The parliamentary agenda transitions to substantive legislative business with continuation of committee-stage scrutiny of the Competition (Amendment) Bill 2026 and the second reading of the Competition Commission (Amendment) Bill 2026. These legislative initiatives address the competitive environment governing Malaysian commerce and the powers vested in the competition regulator. Their passage will reshape how monopolistic and anti-competitive conduct is detected, investigated, and penalised, with implications for consumer prices, market entry for new competitors, and the overall efficiency of resource allocation across the economy.
Parliament will also receive a briefing from the Health Select Committee on its report concerning reform of the national organ donation and transplantation system. This technical but consequential briefing may yield recommendations for expanding donor registries, improving organ allocation efficiency, or strengthening consent frameworks. Given waiting lists for organ transplants and the small pool of available organs relative to demand, systemic reforms in this domain can directly improve survival outcomes and quality of life for Malaysians with organ failure.

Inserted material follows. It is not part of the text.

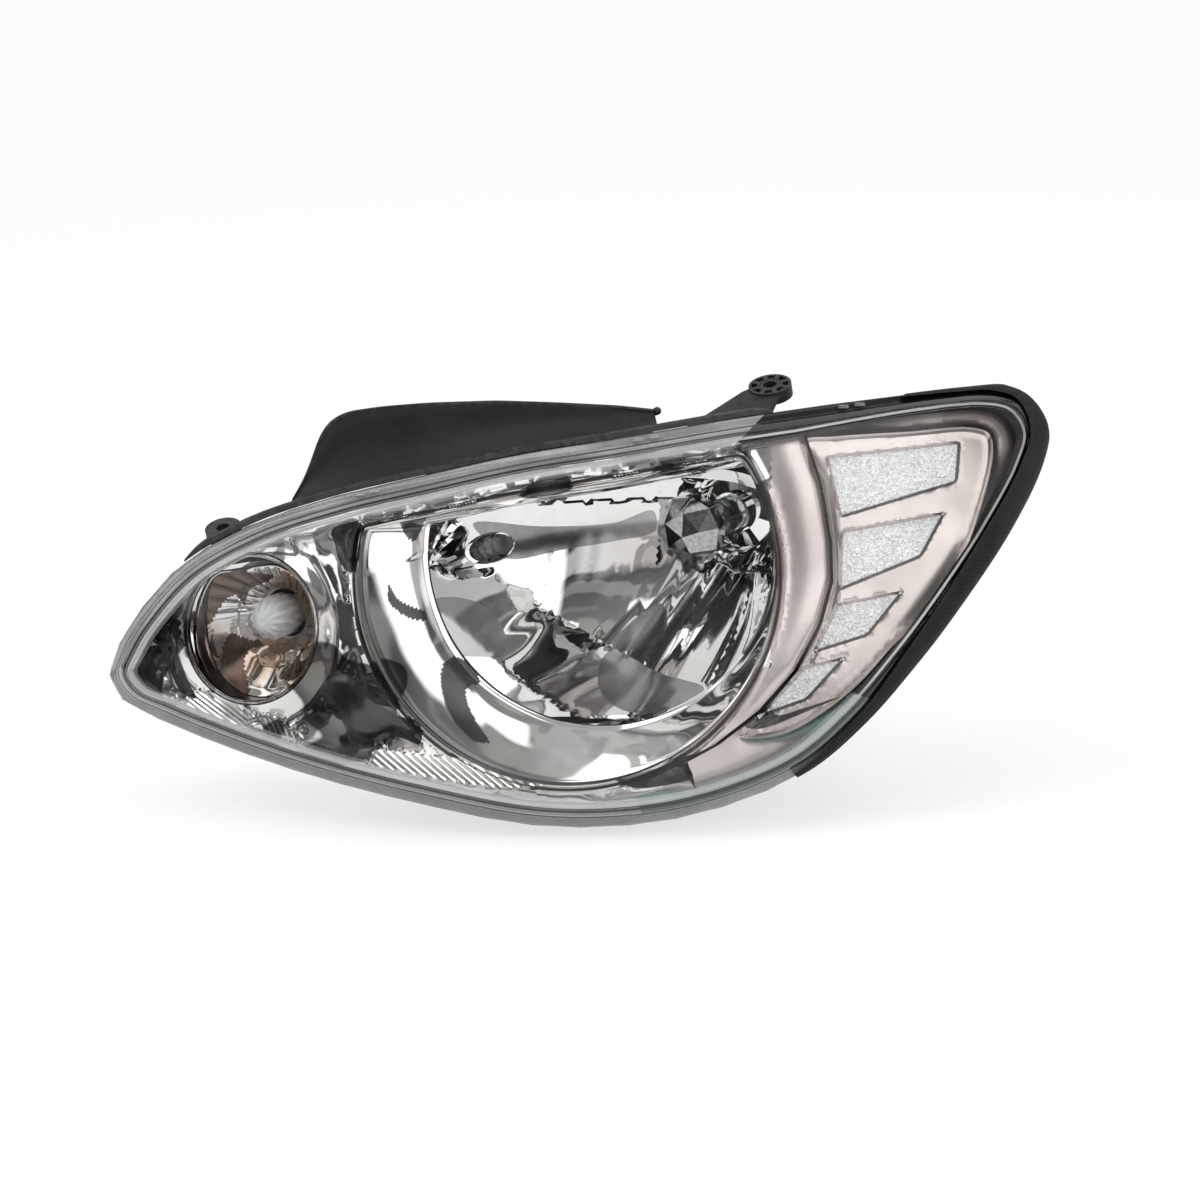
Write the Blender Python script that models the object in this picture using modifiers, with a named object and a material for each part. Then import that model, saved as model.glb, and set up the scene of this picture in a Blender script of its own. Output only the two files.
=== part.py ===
"""Left-hand car headlamp assembly, built as the separate pieces it comes apart into.

Frame: +Z up, -Y the way the beams shine, +X towards the outer side of the car.
The clear front cover wraps round the wing, so it is designed in a face frame that is swept
round by SWEEP and leaned back by RAKE; a place there is (across, deep, up). The optics are
designed along Y in the design frame. All numbers are millimetres; MM turns them into metres.
"""

import math

import bmesh
import bpy
import numpy as np
from mathutils import Matrix, Vector

MM = 0.001

# ---------------------------------------------------------------- driving dimensions
SWEEP = math.radians(30.0)      # how far the face is turned outwards
RAKE = math.radians(14.0)       # how far the face leans back
CROWN_ACROSS, CROWN_UP = 0.0012, 0.0014     # crown of the cover along and up the face
CROWN_CENTRE = -25.0            # across and up, where the crown is foremost
ORIGIN = (-47.212, 81.585, -12.349)    # design-frame point that becomes the part's origin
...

The parliamentary sitting commenced on July 1 and is scheduled to continue through July 16, offering a 16-day window for debate, scrutiny, and legislative advancement. The concentration of questions on health insurance, retirement, digital inclusion, and subsidy administration suggests that Parliament's focus gravitates toward the practical concerns of ordinary Malaysians grappling with cost-of-living pressures and uncertain futures. Whether government responses move beyond reassurance to genuine policy innovation and resource commitment will shape the credibility of these parliamentary exercises and the lived experience of citizens who depend on functioning social and economic institutions.